• DATA LINES:
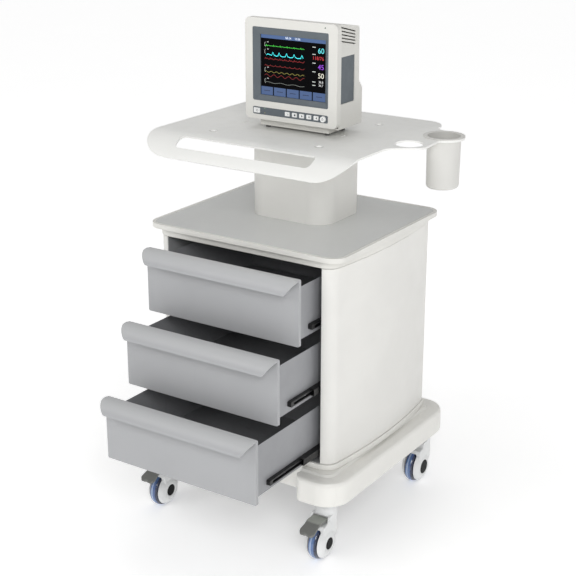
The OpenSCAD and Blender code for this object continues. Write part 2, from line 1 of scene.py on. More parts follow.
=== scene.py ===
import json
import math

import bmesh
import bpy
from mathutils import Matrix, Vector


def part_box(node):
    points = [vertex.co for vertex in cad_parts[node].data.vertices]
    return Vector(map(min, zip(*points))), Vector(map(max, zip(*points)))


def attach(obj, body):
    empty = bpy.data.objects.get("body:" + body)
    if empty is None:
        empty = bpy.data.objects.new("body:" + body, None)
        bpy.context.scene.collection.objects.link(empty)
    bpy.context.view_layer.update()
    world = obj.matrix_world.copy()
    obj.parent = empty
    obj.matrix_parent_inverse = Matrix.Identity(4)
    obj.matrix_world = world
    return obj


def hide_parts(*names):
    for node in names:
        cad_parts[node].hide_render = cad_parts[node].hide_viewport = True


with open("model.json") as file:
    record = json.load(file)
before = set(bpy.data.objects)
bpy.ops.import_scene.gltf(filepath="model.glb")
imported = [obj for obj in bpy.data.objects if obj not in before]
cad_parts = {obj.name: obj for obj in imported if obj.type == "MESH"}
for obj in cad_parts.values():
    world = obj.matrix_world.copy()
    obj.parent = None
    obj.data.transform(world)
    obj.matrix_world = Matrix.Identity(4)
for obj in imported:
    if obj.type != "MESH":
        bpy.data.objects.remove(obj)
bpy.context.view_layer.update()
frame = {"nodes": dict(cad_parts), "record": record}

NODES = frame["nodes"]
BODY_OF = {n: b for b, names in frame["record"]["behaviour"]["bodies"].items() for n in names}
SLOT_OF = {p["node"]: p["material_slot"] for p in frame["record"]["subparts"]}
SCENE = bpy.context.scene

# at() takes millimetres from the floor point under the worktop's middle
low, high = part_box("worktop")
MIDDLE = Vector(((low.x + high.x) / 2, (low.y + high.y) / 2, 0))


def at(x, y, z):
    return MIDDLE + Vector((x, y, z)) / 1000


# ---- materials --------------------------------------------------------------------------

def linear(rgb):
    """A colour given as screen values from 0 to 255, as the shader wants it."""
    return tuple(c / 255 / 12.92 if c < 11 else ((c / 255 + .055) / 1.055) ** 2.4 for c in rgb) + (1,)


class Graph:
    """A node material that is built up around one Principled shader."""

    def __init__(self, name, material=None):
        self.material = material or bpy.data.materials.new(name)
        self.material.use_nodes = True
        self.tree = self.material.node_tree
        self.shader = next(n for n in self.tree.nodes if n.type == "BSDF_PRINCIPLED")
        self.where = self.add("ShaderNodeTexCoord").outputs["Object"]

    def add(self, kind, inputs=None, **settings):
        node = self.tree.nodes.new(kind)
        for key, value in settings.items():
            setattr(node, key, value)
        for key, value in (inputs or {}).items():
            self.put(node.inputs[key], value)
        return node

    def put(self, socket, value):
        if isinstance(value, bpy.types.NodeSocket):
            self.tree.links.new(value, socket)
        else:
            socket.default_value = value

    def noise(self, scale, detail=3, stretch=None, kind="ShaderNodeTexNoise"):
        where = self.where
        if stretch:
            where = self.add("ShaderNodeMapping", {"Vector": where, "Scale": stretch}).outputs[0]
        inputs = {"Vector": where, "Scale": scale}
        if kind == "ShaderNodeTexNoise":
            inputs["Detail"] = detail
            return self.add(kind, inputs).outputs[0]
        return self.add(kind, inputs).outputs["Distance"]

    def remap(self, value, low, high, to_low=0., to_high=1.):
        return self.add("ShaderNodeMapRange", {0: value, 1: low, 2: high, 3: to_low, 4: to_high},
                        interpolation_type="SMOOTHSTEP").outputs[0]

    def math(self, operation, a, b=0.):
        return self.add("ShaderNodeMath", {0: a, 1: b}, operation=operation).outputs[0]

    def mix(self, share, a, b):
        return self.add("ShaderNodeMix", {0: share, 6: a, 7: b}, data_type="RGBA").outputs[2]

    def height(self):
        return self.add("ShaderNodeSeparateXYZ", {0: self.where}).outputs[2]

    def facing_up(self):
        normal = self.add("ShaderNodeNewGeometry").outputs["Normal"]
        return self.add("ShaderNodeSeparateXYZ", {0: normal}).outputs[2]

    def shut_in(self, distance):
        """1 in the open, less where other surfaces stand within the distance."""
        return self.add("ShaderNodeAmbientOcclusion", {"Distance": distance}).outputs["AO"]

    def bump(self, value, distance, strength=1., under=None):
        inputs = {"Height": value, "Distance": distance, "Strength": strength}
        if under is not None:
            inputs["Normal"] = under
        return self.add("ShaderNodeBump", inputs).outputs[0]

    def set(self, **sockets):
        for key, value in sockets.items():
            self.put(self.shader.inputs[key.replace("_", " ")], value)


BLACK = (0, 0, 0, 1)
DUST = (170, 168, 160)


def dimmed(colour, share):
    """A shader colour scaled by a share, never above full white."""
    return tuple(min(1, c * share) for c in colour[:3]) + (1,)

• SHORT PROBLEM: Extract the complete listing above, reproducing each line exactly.

• TASK SOLUTION:
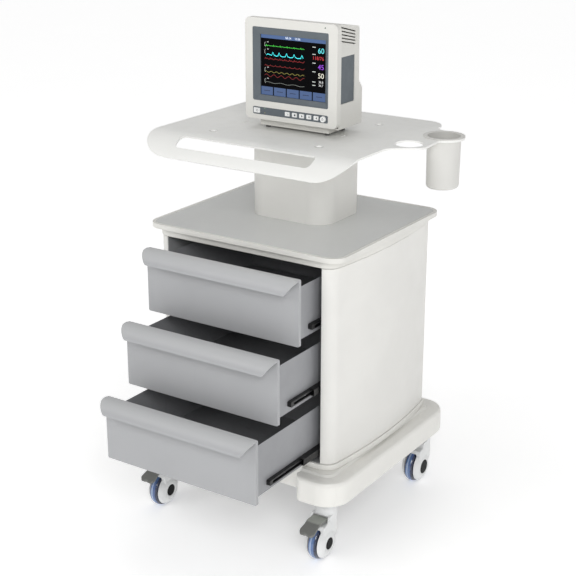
The OpenSCAD and Blender code for this object continues. Write part 2, from line 1 of scene.py on. More parts follow.
=== scene.py ===
import json
import math

import bmesh
import bpy
from mathutils import Matrix, Vector


def part_box(node):
    points = [vertex.co for vertex in cad_parts[node].data.vertices]
    return Vector(map(min, zip(*points))), Vector(map(max, zip(*points)))


def attach(obj, body):
    empty = bpy.data.objects.get("body:" + body)
    if empty is None:
        empty = bpy.data.objects.new("body:" + body, None)
        bpy.context.scene.collection.objects.link(empty)
    bpy.context.view_layer.update()
    world = obj.matrix_world.copy()
    obj.parent = empty
    obj.matrix_parent_inverse = Matrix.Identity(4)
    obj.matrix_world = world
    return obj


def hide_parts(*names):
    for node in names:
        cad_parts[node].hide_render = cad_parts[node].hide_viewport = True


with open("model.json") as file:
    record = json.load(file)
before = set(bpy.data.objects)
bpy.ops.import_scene.gltf(filepath="model.glb")
imported = [obj for obj in bpy.data.objects if obj not in before]
cad_parts = {obj.name: obj for obj in imported if obj.type == "MESH"}
for obj in cad_parts.values():
    world = obj.matrix_world.copy()
    obj.parent = None
    obj.data.transform(world)
    obj.matrix_world = Matrix.Identity(4)
for obj in imported:
    if obj.type != "MESH":
        bpy.data.objects.remove(obj)
bpy.context.view_layer.update()
frame = {"nodes": dict(cad_parts), "record": record}

NODES = frame["nodes"]
BODY_OF = {n: b for b, names in frame["record"]["behaviour"]["bodies"].items() for n in names}
SLOT_OF = {p["node"]: p["material_slot"] for p in frame["record"]["subparts"]}
SCENE = bpy.context.scene

# at() takes millimetres from the floor point under the worktop's middle
low, high = part_box("worktop")
MIDDLE = Vector(((low.x + high.x) / 2, (low.y + high.y) / 2, 0))


def at(x, y, z):
    return MIDDLE + Vector((x, y, z)) / 1000


# ---- materials --------------------------------------------------------------------------

def linear(rgb):
    """A colour given as screen values from 0 to 255, as the shader wants it."""
    return tuple(c / 255 / 12.92 if c < 11 else ((c / 255 + .055) / 1.055) ** 2.4 for c in rgb) + (1,)


class Graph:
    """A node material that is built up around one Principled shader."""

    def __init__(self, name, material=None):
        self.material = material or bpy.data.materials.new(name)
        self.material.use_nodes = True
        self.tree = self.material.node_tree
        self.shader = next(n for n in self.tree.nodes if n.type == "BSDF_PRINCIPLED")
        self.where = self.add("ShaderNodeTexCoord").outputs["Object"]

    def add(self, kind, inputs=None, **settings):
        node = self.tree.nodes.new(kind)
        for key, value in settings.items():
            setattr(node, key, value)
        for key, value in (inputs or {}).items():
            self.put(node.inputs[key], value)
        return node

    def put(self, socket, value):
        if isinstance(value, bpy.types.NodeSocket):
            self.tree.links.new(value, socket)
        else:
            socket.default_value = value

    def noise(self, scale, detail=3, stretch=None, kind="ShaderNodeTexNoise"):
        where = self.where
        if stretch:
            where = self.add("ShaderNodeMapping", {"Vector": where, "Scale": stretch}).outputs[0]
        inputs = {"Vector": where, "Scale": scale}
        if kind == "ShaderNodeTexNoise":
            inputs["Detail"] = detail
            return self.add(kind, inputs).outputs[0]
        return self.add(kind, inputs).outputs["Distance"]

    def remap(self, value, low, high, to_low=0., to_high=1.):
        return self.add("ShaderNodeMapRange", {0: value, 1: low, 2: high, 3: to_low, 4: to_high},
                        interpolation_type="SMOOTHSTEP").outputs[0]

    def math(self, operation, a, b=0.):
        return self.add("ShaderNodeMath", {0: a, 1: b}, operation=operation).outputs[0]

    def mix(self, share, a, b):
        return self.add("ShaderNodeMix", {0: share, 6: a, 7: b}, data_type="RGBA").outputs[2]

    def height(self):
        return self.add("ShaderNodeSeparateXYZ", {0: self.where}).outputs[2]

    def facing_up(self):
        normal = self.add("ShaderNodeNewGeometry").outputs["Normal"]
        return self.add("ShaderNodeSeparateXYZ", {0: normal}).outputs[2]

    def shut_in(self, distance):
        """1 in the open, less where other surfaces stand within the distance."""
        return self.add("ShaderNodeAmbientOcclusion", {"Distance": distance}).outputs["AO"]

    def bump(self, value, distance, strength=1., under=None):
        inputs = {"Height": value, "Distance": distance, "Strength": strength}
        if under is not None:
            inputs["Normal"] = under
        return self.add("ShaderNodeBump", inputs).outputs[0]

    def set(self, **sockets):
        for key, value in sockets.items():
            self.put(self.shader.inputs[key.replace("_", " ")], value)


BLACK = (0, 0, 0, 1)
DUST = (170, 168, 160)


def dimmed(colour, share):
    """A shader colour scaled by a share, never above full white."""
    return tuple(min(1, c * share) for c in colour[:3]) + (1,)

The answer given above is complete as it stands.